The people that do this kind of thing have hundreds of drives to do for the day, and there is no QA, so throwing a few in the done pile without clearing it just makes you look good for being extra productive, and nobody gives a shit about the data. Never cheated myself, though I probably should have. I was fired after two weeks, go figure.
The real path to male liberation
Someone along the chain swapped the RMA'd drive for one they had hanging around. They get a refurbed drive with (hopefully) more lifetime left before failure (and the ability to return it if it does die), you get a ticking time bomb and no warranty.
If I have a HD that has failed I pull the disks out and use them for Christmas ornaments. I don't trust sending them back. The rare earth magnets are useful too.
I once had to wipe some disks before throwing them out (nothing really sensitive or important). But they were SCSI and I didn't have a SCSI enabled PC handy and I couldn't be bothered setting something up or downing a server to do it, etc.
So I came up with a technique for making the disks safe for disposal.
First, I threw them out the 2nd story window a few times. Then I hurled them at the ground a few more times as hard as I could for good measure.
Then I put them in a plastic bag with a heap of dog shit and water, tied the bag up and put them in the bin. If anyone still wanted to try to retrieve that data, they've earned it.
True Story. Still makes me smile.
I once went over an "unwiped" drive looking for pron. What I found was a folder of "racy" photos the previous owner took. Unfortunately she was twenty years older than me, had about 200 lbs on me, and had a penchant for butternut squash, a food I can not eat to this day.
Knowledge is power, ignorance is bliss, and no amount of eye bleach will remove some images.
"I don't trust sending them back." Why should I not get a replacement when it fails during the warranty? And this is exactly ONE of the reasons why you should encrypt your data.
No decision needed. Look all you want, but the liability is on you if someone decides your computer is of interest and data is questionable. Unless you report it to vender in a verifiable way, data on the drive, even if it was not yours, is now yours in any examination. Report it in writing or no evidence will exist to point in someone else's direction for liability.
Wiping beyond technological limits of retrieval is important with both criminal liabilities and civil copyright liabilities. The odds of old data being a problem in your life may be low, but it would be icing on the cake with any situation bringing your drive to the attention of some types of investigations.
Call it paranoia if you like, but why drive around in your new used-car with a suitcase in the trunk that came with the car without knowing precisely what is inside. Remove the suitcase, or examine every square inch of it looking for contraband..
Oddly enough I have a story involving both Newegg and Memory Express.
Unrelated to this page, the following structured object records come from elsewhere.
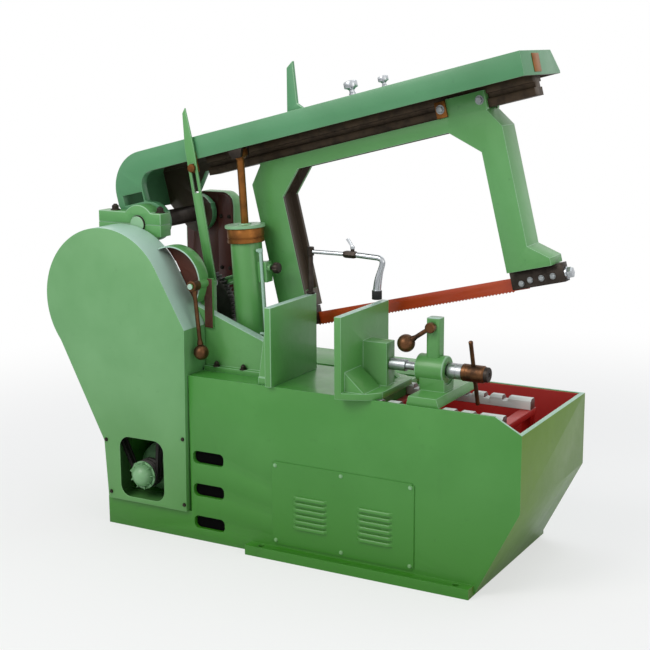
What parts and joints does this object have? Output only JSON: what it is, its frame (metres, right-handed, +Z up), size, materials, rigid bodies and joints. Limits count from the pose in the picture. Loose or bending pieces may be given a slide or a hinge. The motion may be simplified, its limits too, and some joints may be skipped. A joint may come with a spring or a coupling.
{
  "type": "power hacksaw",
  "caption": "Floor-standing power hacksaw: raised channel arm with a sliding bow and blade, belt guard, geared crank drive, lift cylinder, screw vise, coolant pipe and chip tray base.",
  "frame": {"origin": "on the floor, at the centre of the four floor bolts", "axes": "+X along the bed towards the chip tray, +Y from the front to the back, +Z up"},
  "size_m": [1.5125, 0.557, 1.3842],
  "materials": {
    "machine_paint": "gloss enamel",
    "guard_paint": "gloss enamel",
    "tray_paint": "satin enamel",
    "cover_paint": "satin enamel",
    "oily_steel": "oiled, ground",
    "ground_steel": "ground",
    "dark_steel": "blackened",
    "bright_steel": "polished",
    "blade_steel": "lacquered",
    "bronze": "turned",
    "cast": "machined",
    "rack_paint": "matt enamel",
    "belt_rubber": "matt",
    "black_rubber": "matt",
    "motor_paint": "satin enamel",
    "plated": "plated"
  },
  "bodies": {
    "base": {"base_cabinet": "machine_paint", "chip_tray": "tray_paint", "service_panel": "machine_paint", "headstock": "machine_paint", "front_bearing_cap": "machine_paint", "cap_bolts": "dark_steel", "rear_column": "machine_paint", "gear_cover": "cover_paint", "pivot_shaft": "dark_steel", "gear_bracket": "cast", "belt_guard": "guard_paint", "guard_backplate": "guard_paint", "motor": "motor_paint", "drive_belts": "belt_rubber", "trip_pivot": "ground_steel", "drive_hood": "machine_paint", "lift_foot": "cast", "fixed_jaw": "machine_paint", "rack_rails": "rack_paint", "rack_support": "tray_paint", "coolant_post": "dark_steel"},
    "arm": {"arm_beam": "machine_paint", "slideway": "oily_steel", "horn_plate": "machine_paint", "oil_cups": "plated", "arm_plate": "bronze", "lift_lug": "dark_steel", "trip_pin": "dark_steel"},
    "bow": {"bow_frame": "machine_paint", "bow_pin": "ground_steel", "slide_gib": "bronze", "saddle_bolts": "ground_steel", "saw_blade": "blade_steel", "blade_holder_right": "dark_steel", "blade_holder_left": "dark_steel", "blade_bolts": "ground_steel"},
    "rod_link": {"connecting_rod": "machine_paint", "crank_pin": "ground_steel"},
    "crank": {"crank_gear": "cast"},
    "countershaft_group": {"countershaft": "ground_steel", "belt_pulley": "cast", "drive_pinion": "ground_steel"},
    "motor_rotor": {"motor_pulley": "cast"},
    "cylinder": {"lift_cylinder": "machine_paint", "cylinder_cap": "bronze", "feed_valve": "machine_paint"},
    "piston": {"piston_rod": "bronze"},
    "valve_knob": {"feed_knob": "dark_steel"},
    "trip": {"trip_bar": "machine_paint"},
    "lever": {"control_lever": "bronze"},
    "vise_carriage": {"nut_bracket": "machine_paint", "nut_barrel": "machine_paint", "latch_post": "machine_paint"},
    "vise_jaw": {"moving_jaw": "machine_paint"},
    "screw": {"vise_screw": "ground_steel", "screw_sleeve": "ground_steel", "screw_collar": "ground_steel", "screw_hub": "bronze"},
    "tommy": {"tommy_bar": "bronze"},
    "latch": {"latch_lever": "bronze"},
    "coolant_arm": {"coolant_pipe": "bright_steel", "nozzle_tip": "black_rubber"},
    "coolant_tap": {"tap_lever": "bright_steel"}
  },
  "joints": [
    {"name": "arm_swing", "type": "hinge", "parent": "base", "child": "arm", "pos_m": [-0.774, 0, 0.89], "axis": [0, 1, 0], "range_deg": [0, 14.8]},
    {"name": "bow_slide", "type": "slide", "parent": "arm", "child": "bow", "axis": [0.9711, 0, 0.2385], "range_m": [-0.062, 0.086]},
    {"name": "rod_swing", "type": "hinge", "parent": "bow", "child": "rod_link", "pos_m": [-0.44323, 0.047, 0.75912], "axis": [0, 1, 0], "range_deg": [-1, 12]},
    {"name": "crank_spin", "type": "hinge", "parent": "base", "child": "crank", "pos_m": [-0.67145, 0.007, 0.6215], "axis": [0, 1, 0], "continuous": true},
    {"name": "countershaft_spin", "type": "hinge", "parent": "base", "child": "countershaft_group", "pos_m": [-0.819, 0.007, 0.678], "axis": [0, 1, 0], "continuous": true},
    {"name": "motor_spin", "type": "hinge", "parent": "base", "child": "motor_rotor", "pos_m": [-0.722, -0.225, 0.16], "axis": [0, 1, 0], "continuous": true},
    {"name": "cylinder_tilt", "type": "hinge", "parent": "base", "child": "cylinder", "pos_m": [-0.44, -0.053, 0.526], "axis": [0, 1, 0], "range_deg": [-1, 8]},
    {"name": "rod_slide", "type": "slide", "parent": "cylinder", "child": "piston", "axis": [-0.0628, 0, 0.998], "range_m": [-0.1, 0.002]},
    {"name": "feed_knob_turn", "type": "hinge", "parent": "cylinder", "child": "valve_knob", "pos_m": [-0.45558, -0.053, 0.77351], "axis": [0.998, 0, 0.0628], "range_deg": [-150, 150]},
    {"name": "trip_swing", "type": "hinge", "parent": "base", "child": "trip", "pos_m": [-0.555, -0.093, 0.726], "axis": [0, 1, 0], "range_deg": [-1, 10]},
    {"name": "lever_swing", "type": "hinge", "parent": "base", "child": "lever", "pos_m": [-0.535, -0.213, 0.739], "axis": [0, 1, 0], "range_deg": [-25, 0]},
    {"name": "carriage_slide", "type": "slide", "parent": "base", "child": "vise_carriage", "axis": [1, 0, 0], "range_m": [-0.085, 0.11]},
    {"name": "jaw_feed", "type": "slide", "parent": "vise_carriage", "child": "vise_jaw", "axis": [1, 0, 0], "range_m": [0, 0.032]},
    {"name": "screw_spin", "type": "hinge", "parent": "vise_jaw", "child": "screw", "pos_m": [0.04, -0.13, 0.562], "axis": [1, 0, 0], "range_deg": [-10, 1450]},
    {"name": "tommy_slide", "type": "slide", "parent": "screw", "child": "tommy", "axis": [0, -0.2924, 0.9563], "range_m": [-0.012, 0.012]},
    {"name": "latch_swing", "type": "hinge", "parent": "vise_carriage", "child": "latch", "pos_m": [0.1705, -0.13, 0.678], "axis": [0, 1, 0], "range_deg": [0, 40]},
    {"name": "coolant_swing", "type": "hinge", "parent": "base", "child": "coolant_arm", "pos_m": [-0.27, -0.015, 0.828], "axis": [0, 0, 1], "range_deg": [-60, 0]},
    {"name": "tap_turn", "type": "hinge", "parent": "coolant_arm", "child": "coolant_tap", "pos_m": [-0.136, -0.015, 0.848], "axis": [0, 0, 1], "range_deg": [0, 90]}
  ],
  "couplings": [
    {"joint": "rod_swing", "follows": "arm_swing", "ratio": 0.53318},
    {"joint": "cylinder_tilt", "follows": "arm_swing", "ratio": 0.31224},
    {"joint": "rod_slide", "follows": "arm_swing", "m_per_rad": -0.32226},
    {"joint": "trip_swing", "follows": "arm_swing", "ratio": 0.39111},
    {"joint": "countershaft_spin", "follows": "crank_spin", "ratio": -3.6471},
    {"joint": "motor_spin", "follows": "crank_spin", "ratio": -16.839},
    {"joint": "screw_spin", "follows": "jaw_feed", "rad_per_m": 785.4}
  ]
}
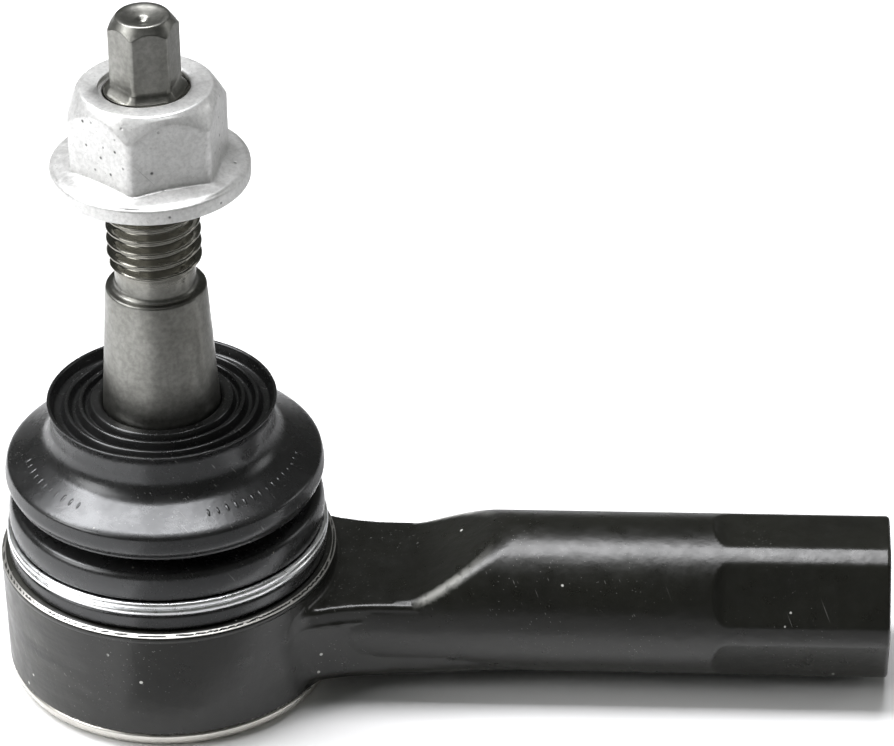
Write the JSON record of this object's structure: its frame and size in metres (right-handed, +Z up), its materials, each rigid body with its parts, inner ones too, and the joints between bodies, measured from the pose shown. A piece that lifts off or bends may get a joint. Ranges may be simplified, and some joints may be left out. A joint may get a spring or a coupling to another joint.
{
  "type": "outer tie rod end",
  "caption": "Steering ball joint: tapered threaded stud with flange nut, rubber dust boot and round eye, on a flattened arm that runs into an internally threaded shank with wrench flats.",
  "frame": {"origin": "the ball's centre, about which the stud swings", "axes": "+Z up the stud's axis at rest, +X out along the shank towards its open end, +Y to the left looking along +X"},
  "size_m": [0.1139, 0.043, 0.0941],
  "materials": {
    "black_coat": "black electro-coat on forged steel, semi-gloss",
    "acetal": "moulded acetal, satin",
    "spring_steel": "oiled spring steel",
    "plated_steel": "pressed steel, zinc plated",
    "stud_steel": "heat-treated steel, turned and rolled, lightly oiled",
    "zinc_flake": "zinc-flake coating, matt silver",
    "boot_rubber": "moulded black rubber, satin",
    "bright_wire": "drawn bright steel wire"
  },
  "bodies": {
    "housing": {"housing": "black_coat", "upper_bearing_seat": "acetal", "lower_bearing_seat": "acetal", "preload_spring": "spring_steel", "cover_plate": "plated_steel", "boot_clamp_ring": "bright_wire"},
    "boot": {"dust_boot": "boot_rubber"},
    "boot_collar": {"boot_top_ring": "spring_steel"},
    "stud": {"ball_stud": "stud_steel"},
    "nut": {"flange_nut": "zinc_flake"}
  },
  "joints": [
    {"name": "swing_along_rod", "type": "hinge", "parent": "housing", "child": "boot", "pos_m": [0, 0, 0], "axis": [0, 1, 0], "range_deg": [-18, 18], "deforming": ["dust_boot"]},
    {"name": "swing_across_rod", "type": "hinge", "parent": "boot", "child": "boot_collar", "pos_m": [0, 0, 0], "axis": [1, 0, 0], "range_deg": [-18, 18], "deforming": ["dust_boot"]},
    {"name": "stud_turn", "type": "hinge", "parent": "boot_collar", "child": "stud", "pos_m": [0, 0, 0], "axis": [0, 0, 1], "continuous": true},
    {"name": "nut_travel", "type": "slide", "parent": "stud", "child": "nut", "axis": [0, 0, 1], "range_m": [-0.0105, 0.014]}
  ]
}
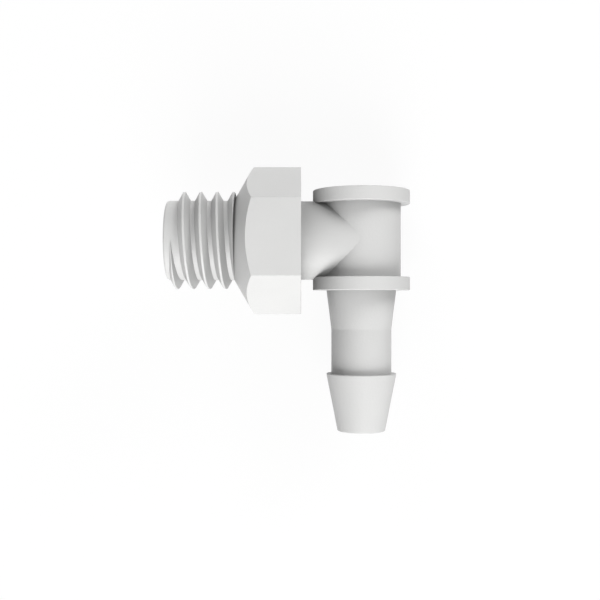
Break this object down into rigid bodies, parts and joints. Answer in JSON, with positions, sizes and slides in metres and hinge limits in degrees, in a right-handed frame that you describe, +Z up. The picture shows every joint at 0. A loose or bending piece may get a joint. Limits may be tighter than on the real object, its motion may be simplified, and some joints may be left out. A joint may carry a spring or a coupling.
{
  "type": "elbow tube fitting",
  "caption": "Right-angle moulded fitting: a male thread with a hexagon at one end, turning in a round body into a neck with a hose barb for soft tubing.",
  "frame": {"origin": "under the middle of the fitting's box, at the height of the surface that it lies on", "axes": "+Z up from that surface; +Y along the barbed leg, away from its tip; the threaded leg points along -X and rises 13.2 degrees, because the fitting rests on its hexagon's lower edge and on the rims of its two discs. The two legs' axes cross at (0.0045667, 0.0035885, 0.00298)"},
  "size_m": [0.015, 0.0162, 0.0084],
  "materials": {
    "nylon": "moulded white nylon with a satin surface"
  },
  "bodies": {
    "root": {"elbow_fitting": "nylon"}
  },
  "joints": []
}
I recently moved away from a city which was home to my favourite store (Memory Express) and needed to buy micro SD cards. I couldn't buy from ME's online store because they didn't handle my method of payment, so I bought a card from Newegg for a bit more money and a lesser known brand. (the same brand was way more money on Newegg). I tested the card, and it was a class 4 card with a class 10th label on it. Of course Newegg only refunds price not shipping, so I'm out a lot of money and still no decent SD card. I'm holding out until my next road trip.
Moral of the story: Don't trust Newegg. Even if they do return the money, they aren't worth it.